▶ **Entries with model source code**
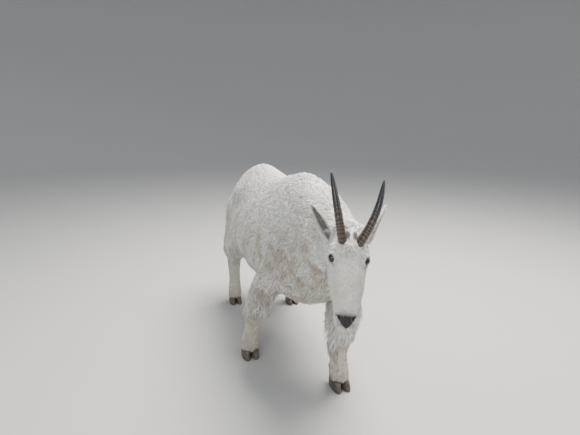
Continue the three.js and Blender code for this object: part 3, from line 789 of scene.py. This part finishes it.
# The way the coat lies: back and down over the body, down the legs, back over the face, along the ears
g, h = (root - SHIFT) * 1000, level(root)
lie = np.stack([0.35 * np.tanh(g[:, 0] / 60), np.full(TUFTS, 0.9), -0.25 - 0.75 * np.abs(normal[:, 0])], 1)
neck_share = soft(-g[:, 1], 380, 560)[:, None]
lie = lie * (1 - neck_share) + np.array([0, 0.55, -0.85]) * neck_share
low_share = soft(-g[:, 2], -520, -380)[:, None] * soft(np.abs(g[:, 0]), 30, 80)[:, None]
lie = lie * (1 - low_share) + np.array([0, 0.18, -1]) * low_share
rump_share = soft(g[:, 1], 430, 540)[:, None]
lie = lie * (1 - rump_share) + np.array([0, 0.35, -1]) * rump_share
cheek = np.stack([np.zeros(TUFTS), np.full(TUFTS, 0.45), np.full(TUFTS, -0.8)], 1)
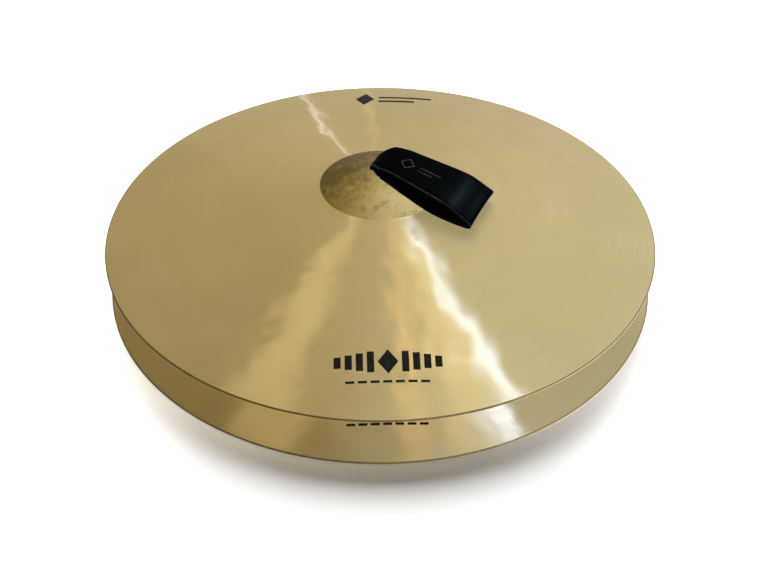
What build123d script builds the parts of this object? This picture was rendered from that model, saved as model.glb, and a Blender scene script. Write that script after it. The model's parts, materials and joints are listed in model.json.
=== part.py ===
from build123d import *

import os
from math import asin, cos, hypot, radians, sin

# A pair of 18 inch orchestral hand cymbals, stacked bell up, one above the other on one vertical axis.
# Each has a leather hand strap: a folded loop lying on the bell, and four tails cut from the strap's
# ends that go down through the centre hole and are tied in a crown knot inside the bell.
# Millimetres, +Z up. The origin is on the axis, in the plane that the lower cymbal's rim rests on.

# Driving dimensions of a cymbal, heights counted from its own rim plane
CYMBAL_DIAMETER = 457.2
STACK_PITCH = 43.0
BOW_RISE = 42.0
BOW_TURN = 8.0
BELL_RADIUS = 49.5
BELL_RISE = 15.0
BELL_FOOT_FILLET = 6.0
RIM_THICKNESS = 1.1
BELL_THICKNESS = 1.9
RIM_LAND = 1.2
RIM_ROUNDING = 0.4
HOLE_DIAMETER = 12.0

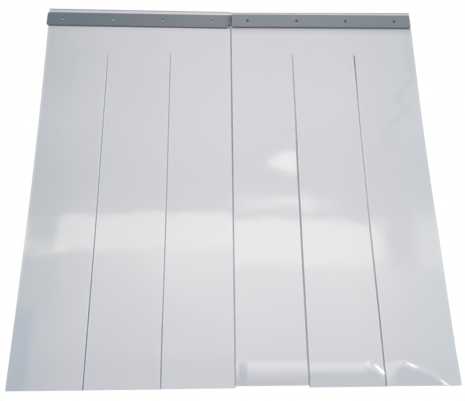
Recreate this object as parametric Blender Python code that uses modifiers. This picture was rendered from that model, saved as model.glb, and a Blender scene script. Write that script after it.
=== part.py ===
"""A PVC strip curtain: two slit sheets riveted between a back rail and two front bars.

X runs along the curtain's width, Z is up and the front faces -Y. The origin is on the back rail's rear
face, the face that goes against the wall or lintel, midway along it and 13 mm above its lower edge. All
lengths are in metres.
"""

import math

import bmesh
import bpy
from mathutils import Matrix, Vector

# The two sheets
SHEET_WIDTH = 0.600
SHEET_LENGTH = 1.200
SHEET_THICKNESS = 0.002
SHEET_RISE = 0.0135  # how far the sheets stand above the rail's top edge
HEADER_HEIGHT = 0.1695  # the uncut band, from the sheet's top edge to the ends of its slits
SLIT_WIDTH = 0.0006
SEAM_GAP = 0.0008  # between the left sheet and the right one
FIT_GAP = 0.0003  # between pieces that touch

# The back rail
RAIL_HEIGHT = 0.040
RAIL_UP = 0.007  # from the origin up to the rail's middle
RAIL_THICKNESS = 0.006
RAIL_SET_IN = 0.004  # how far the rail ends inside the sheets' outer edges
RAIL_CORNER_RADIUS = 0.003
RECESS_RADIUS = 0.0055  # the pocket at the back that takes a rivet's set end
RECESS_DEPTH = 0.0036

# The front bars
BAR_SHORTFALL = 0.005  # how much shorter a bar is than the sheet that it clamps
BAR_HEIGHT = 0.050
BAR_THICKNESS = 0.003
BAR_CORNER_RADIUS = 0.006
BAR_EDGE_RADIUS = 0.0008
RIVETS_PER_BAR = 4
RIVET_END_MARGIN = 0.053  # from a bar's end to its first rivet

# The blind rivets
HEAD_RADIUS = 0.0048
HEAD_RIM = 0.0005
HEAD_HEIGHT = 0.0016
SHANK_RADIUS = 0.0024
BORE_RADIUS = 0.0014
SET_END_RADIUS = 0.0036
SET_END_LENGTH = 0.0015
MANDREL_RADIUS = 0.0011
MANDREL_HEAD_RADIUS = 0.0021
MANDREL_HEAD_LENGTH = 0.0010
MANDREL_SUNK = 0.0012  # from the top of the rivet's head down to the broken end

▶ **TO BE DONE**
Set down the entries above again, word for word.

▶ **COMPLETED TASK**
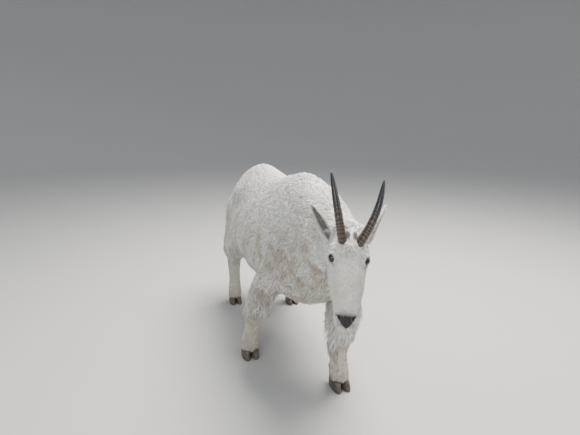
Continue the three.js and Blender code for this object: part 3, from line 789 of scene.py. This part finishes it.
# The way the coat lies: back and down over the body, down the legs, back over the face, along the ears
g, h = (root - SHIFT) * 1000, level(root)
lie = np.stack([0.35 * np.tanh(g[:, 0] / 60), np.full(TUFTS, 0.9), -0.25 - 0.75 * np.abs(normal[:, 0])], 1)
neck_share = soft(-g[:, 1], 380, 560)[:, None]
lie = lie * (1 - neck_share) + np.array([0, 0.55, -0.85]) * neck_share
low_share = soft(-g[:, 2], -520, -380)[:, None] * soft(np.abs(g[:, 0]), 30, 80)[:, None]
lie = lie * (1 - low_share) + np.array([0, 0.18, -1]) * low_share
rump_share = soft(g[:, 1], 430, 540)[:, None]
lie = lie * (1 - rump_share) + np.array([0, 0.35, -1]) * rump_share
cheek = np.stack([np.zeros(TUFTS), np.full(TUFTS, 0.45), np.full(TUFTS, -0.8)], 1)
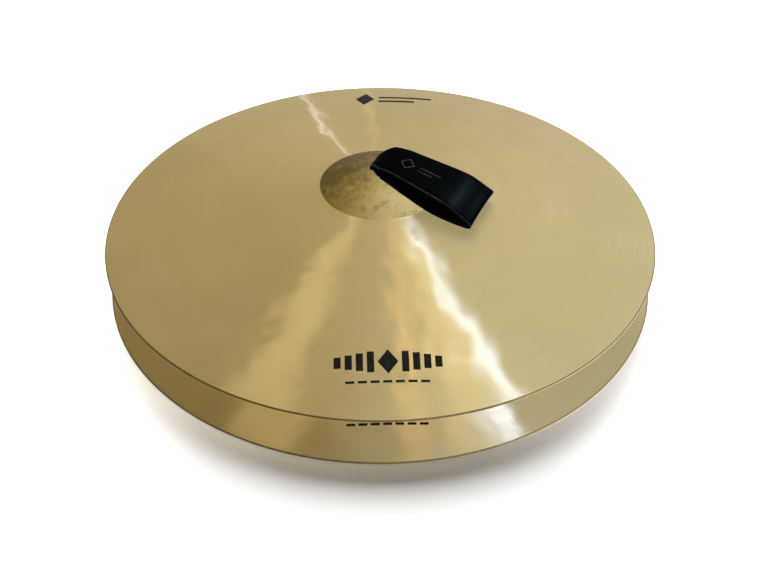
What build123d script builds the parts of this object? This picture was rendered from that model, saved as model.glb, and a Blender scene script. Write that script after it. The model's parts, materials and joints are listed in model.json.
=== part.py ===
from build123d import *

import os
from math import asin, cos, hypot, radians, sin

# A pair of 18 inch orchestral hand cymbals, stacked bell up, one above the other on one vertical axis.
# Each has a leather hand strap: a folded loop lying on the bell, and four tails cut from the strap's
# ends that go down through the centre hole and are tied in a crown knot inside the bell.
# Millimetres, +Z up. The origin is on the axis, in the plane that the lower cymbal's rim rests on.

# Driving dimensions of a cymbal, heights counted from its own rim plane
CYMBAL_DIAMETER = 457.2
STACK_PITCH = 43.0
BOW_RISE = 42.0
BOW_TURN = 8.0
BELL_RADIUS = 49.5
BELL_RISE = 15.0
BELL_FOOT_FILLET = 6.0
RIM_THICKNESS = 1.1
BELL_THICKNESS = 1.9
RIM_LAND = 1.2
RIM_ROUNDING = 0.4
HOLE_DIAMETER = 12.0

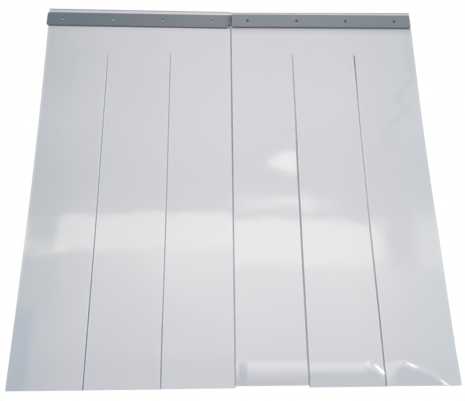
Recreate this object as parametric Blender Python code that uses modifiers. This picture was rendered from that model, saved as model.glb, and a Blender scene script. Write that script after it.
=== part.py ===
"""A PVC strip curtain: two slit sheets riveted between a back rail and two front bars.

X runs along the curtain's width, Z is up and the front faces -Y. The origin is on the back rail's rear
face, the face that goes against the wall or lintel, midway along it and 13 mm above its lower edge. All
lengths are in metres.
"""

import math

import bmesh
import bpy
from mathutils import Matrix, Vector

# The two sheets
SHEET_WIDTH = 0.600
SHEET_LENGTH = 1.200
SHEET_THICKNESS = 0.002
SHEET_RISE = 0.0135  # how far the sheets stand above the rail's top edge
HEADER_HEIGHT = 0.1695  # the uncut band, from the sheet's top edge to the ends of its slits
SLIT_WIDTH = 0.0006
SEAM_GAP = 0.0008  # between the left sheet and the right one
FIT_GAP = 0.0003  # between pieces that touch

# The back rail
RAIL_HEIGHT = 0.040
RAIL_UP = 0.007  # from the origin up to the rail's middle
RAIL_THICKNESS = 0.006
RAIL_SET_IN = 0.004  # how far the rail ends inside the sheets' outer edges
RAIL_CORNER_RADIUS = 0.003
RECESS_RADIUS = 0.0055  # the pocket at the back that takes a rivet's set end
RECESS_DEPTH = 0.0036

# The front bars
BAR_SHORTFALL = 0.005  # how much shorter a bar is than the sheet that it clamps
BAR_HEIGHT = 0.050
BAR_THICKNESS = 0.003
BAR_CORNER_RADIUS = 0.006
BAR_EDGE_RADIUS = 0.0008
RIVETS_PER_BAR = 4
RIVET_END_MARGIN = 0.053  # from a bar's end to its first rivet

# The blind rivets
HEAD_RADIUS = 0.0048
HEAD_RIM = 0.0005
HEAD_HEIGHT = 0.0016
SHANK_RADIUS = 0.0024
BORE_RADIUS = 0.0014
SET_END_RADIUS = 0.0036
SET_END_LENGTH = 0.0015
MANDREL_RADIUS = 0.0011
MANDREL_HEAD_RADIUS = 0.0021
MANDREL_HEAD_LENGTH = 0.0010
MANDREL_SUNK = 0.0012  # from the top of the rivet's head down to the broken end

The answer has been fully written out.